Bu bağlamda, Gazprom, Türk deniz sahasında projelendirme ve fizibilite çalışmalarına başlamak için resmi bir yazıyla Türkiye’den izin isteyecek. Projenin denizden geçecek bölümünü Gazprom tek başına üstlenirken, karaya inşa edilecek gaz transfer sistemleri Botaş ile birlikte inşa edilecek. Deniz kısmının maliyeti 6 milyar euro, kredi faizleri ile birlikte 9,5 milyar euro olarak tahmin ediliyor.
RUSYA EGEMEN KONUMDA
Böylece şu tablo ortaya çıkıyor: Birincisi, Gazprom ve Botaş, şimdilik boru hattının sadece Türkiye’nin ihtiyaçlarına yönelik ilk kolunu inşa edecek. İkincisi, Gazprom’un Ukrayna enerji şirketi Naftogaz ile anlaşmasının süresi 2019’da sona eriyor. Miller, Gazprom’un Avrupa piyasasındaki çalışma modelini değiştirdiğini ve Türk Akımı inşa edildikten sonra Ukrayna’nın gaz transitindeki rolünün sıfıra indirgeneceğini açıklamıştı. Ancak Gazprom, şu aşamada Avrupa ile olan anlaşma taahhütlerini ihlal etme niyetinde değil.

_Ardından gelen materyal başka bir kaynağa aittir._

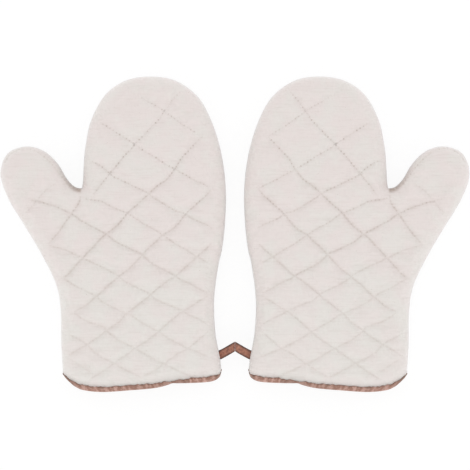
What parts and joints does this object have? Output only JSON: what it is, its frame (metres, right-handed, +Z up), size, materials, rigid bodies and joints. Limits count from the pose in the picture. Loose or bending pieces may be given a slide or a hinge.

Enerji nakliyesi alanında temel merkez haline dönüşme şansı yükselen Türkiye şu anda kazanıyor. Bu bağlamda, Boğaziçi Enerji Kulübü (BEC) İcra Kurulu Başkanı Mehmet Öğütçü, Türkiye’nin dış politikasının enerji politikası ile aynı hizaya sokulması ve şu anda yapıldığı gibi gaz konularının jeopolitikten ayrı ele alınmaması gerektiği söyledi. Görünüşe bakılırsa her şey, bu yönde gelişiyor.